There is a great family atmosphere about the Club and we are going to be hosting a Christmas party for the children on Sunday 17th December. We are also having a Family Day on Boxing Day and a disco at night – watch out for further details on the Club’s social media.
Our 150th anniversary “Voices of Hawick Rugby” book is selling well. It would make an ideal Christmas present. It costs £25 and is available from the Club shop, Dorward’s, ILF Imaging or Bannerman Burke. Boxing Day was traditionally the date when Hawick played Jedforest. Sadly that is no longer the case as life has moved on. In the book that great Jed stalwart Donald Miller recalls a very personal memory of his first Boxing Day game –
“I’ll never ever forget it. This was my debut against the Scottish Champions directly facing the Scottish stand-off Colin Telfer. Most kids can’t sleep the night before Christmas but I couldn’t sleep on Christmas night such was the excitement of playing Hawick tomorrow. I honestly can’t remember too much about the game but as it entered the last 5 minutes I had not one but two chances to win the game with difficult but definitely kickable penalties. Sadly, the nerves got to me and I missed both chances and the game finished 12-12. I have never felt as down as I did in our changing room as there were guys in that room that had never beaten Hawick in their career and I had just cost them that opportunity.

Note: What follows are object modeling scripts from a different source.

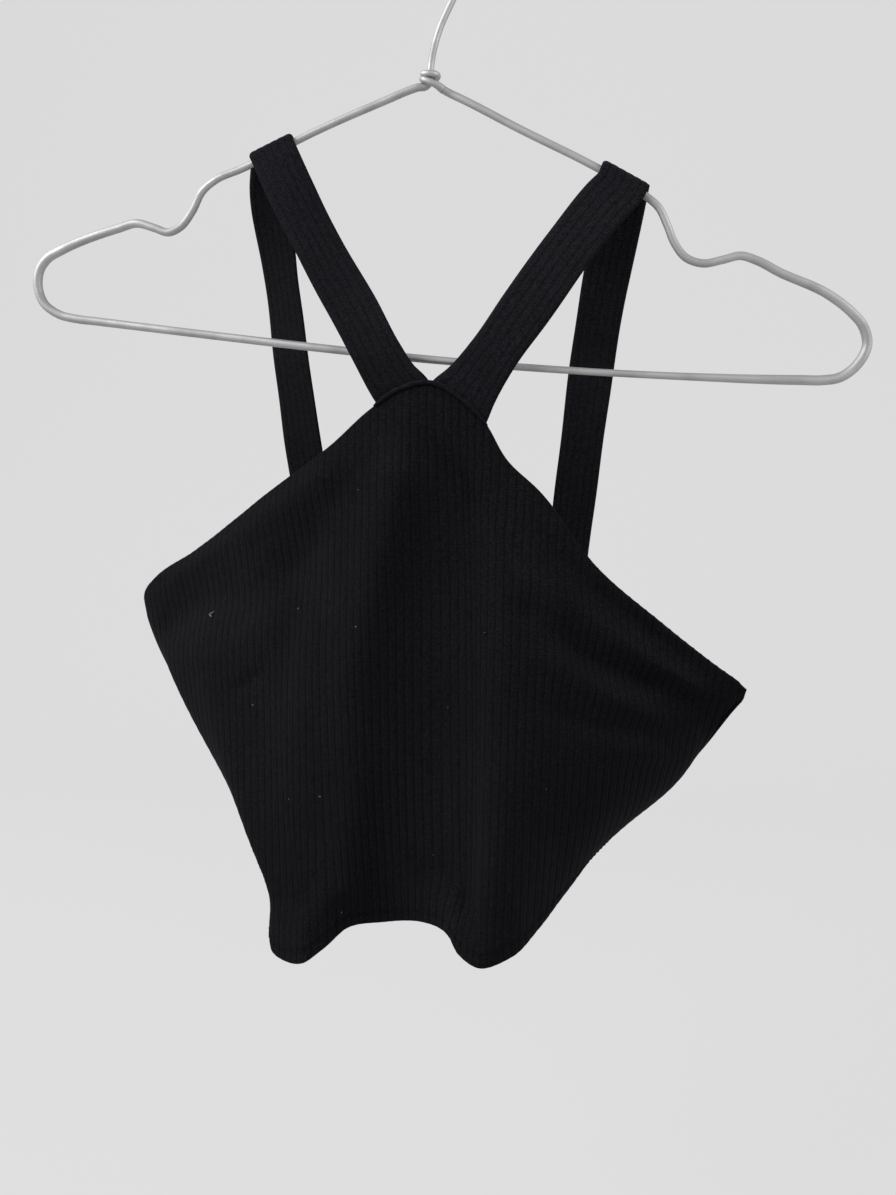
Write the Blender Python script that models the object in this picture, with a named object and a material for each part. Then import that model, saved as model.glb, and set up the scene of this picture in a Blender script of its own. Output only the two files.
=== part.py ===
# Black ribbed crop top hanging by its straps on a wire hanger.
# The tables are in millimetres. X runs along the hanger, the front faces -Y and Z is up.
# The origin is the point inside the hook that bears on a rod.
import math

import bmesh
import bpy
import numpy as np

MM = 0.001

# Cloth
WALL = 1.1
RIB_RISE = 0.5
TURN_WIDTH = 6.5
TURN_EXTRA = 0.9
SEAM_GAP = 0.3
FRONT_RIBS = 84
FRONT_ROWS = 14
BACK_RIBS = 84
BACK_ROWS = 8
COLUMNS_PER_RIB = 2
INNER_STEP = 4
CREASE_FADE = 3.0
CREASE_END = 0.35
TUCK_LEVEL = 0.13
CURVE_SAMPLES = 1200

# Straps
STRAP_THICK = 2.0
STRAP_RIBS = 6
STRAP_GROOVE = 0.3
STRAP_ROWS = 34
STRAP_BEND_WEIGHT = 9.0
TANGENT_STEP = 0.5

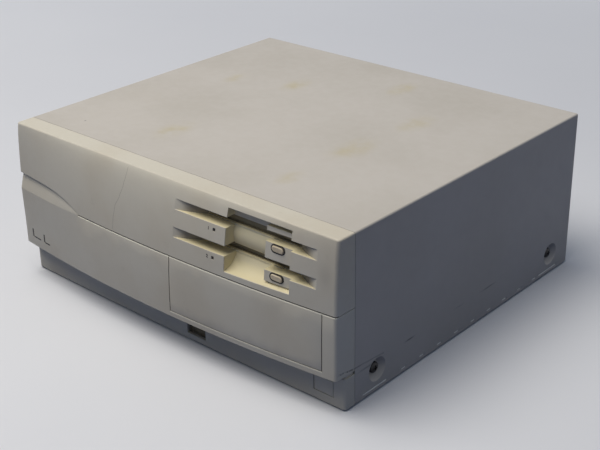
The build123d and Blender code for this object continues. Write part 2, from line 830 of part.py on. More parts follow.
def head_carriage(number, disk_z):
    """Carriage with two head arms, and the follower that hugs the lead screw."""
    track_z = disk_z - track_drop
    with BuildPart() as carriage:
        with BuildSketch(Plane.YZ.offset(drive_x - 7)):
            with BuildLine():
                Polyline(
                    (carriage_y - 20, disk_z + 3.0),
                    (carriage_y - 20, disk_z + 4.4),
                    (carriage_y + 2, disk_z + 6.0),
                    (carriage_y + 18, disk_z + 6.0),
                    (carriage_y + 18, disk_z - 9.4),
                    (carriage_y + 2, disk_z - 9.4),
                    (carriage_y + 2, disk_z - 5.2),
                    (carriage_y - 20, disk_z - 4.2),
                    (carriage_y - 20, disk_z - 3.0),
                    (carriage_y + 4, disk_z - 3.0),
                    (carriage_y + 4, disk_z + 3.0),
                    close=True,
                )
            make_face()
        extrude(amount=14)
        # the two heads
        head_y = (carriage_y - 18.5, carriage_y - 14)
        for head_z in (disk_z - 3.0, disk_z + 2.4):
            brick((drive_x - 3, drive_x + 3), head_y, (head_z, head_z + 0.6))
        follower_y = (carriage_y + 4, carriage_y + 12)
        brick((drive_x + 6, screw_x + 3.4), follower_y, (track_z - 3.2, track_z + 3.2))
        with BuildSketch(front_plane(carriage_y + 13)):
            with Locations((screw_x, track_z)):
                Circle(1.9)
        extrude(amount=10, mode=Mode.SUBTRACT)
    save(carriage.part, f"head_carriage_{number}")


def lead_screw(number, track_z):
    """Lead screw with the motor's rotor on its rear end."""
    with BuildPart() as screw:
        with BuildSketch(front_plane(drive_back_y - 7)):
            with Locations((screw_x, track_z)):
                Circle(1.5)
        extrude(amount=drive_back_y - 7 - (carriage_y - 20))
        with BuildSketch(front_plane(drive_back_y - 2)):
            with Locations((screw_x, track_z)):
                Circle(3.6)
        extrude(amount=5)
    save(screw.part, f"lead_screw_{number}")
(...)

I didn’t want to go into the bar after the game to face the Jed supporters that I had let down, but it was the done thing in those days to buy your opposite number a beer. I hadn’t been in the bar long when from nowhere appeared Colin Telfer with two beers in his hands. He knew exactly how I felt and spent the next hour cheering me up, pointing out the things I had done well during the game and highlighting things I needed to work on to become a better player. I had never met Colin before and it blew me away that a Scottish internationalist took the time to seek me out and spend an hour of his time to cheer up a young lad he didn’t even know before the game. And cheer me up he did leaving me with my admiration and gratitude for the man that he was. He helped shape not only my career as a rugby player but me as a person and I will be eternally grateful for that.”
That sums up the spirit of this great game of ours. Long may it prevail.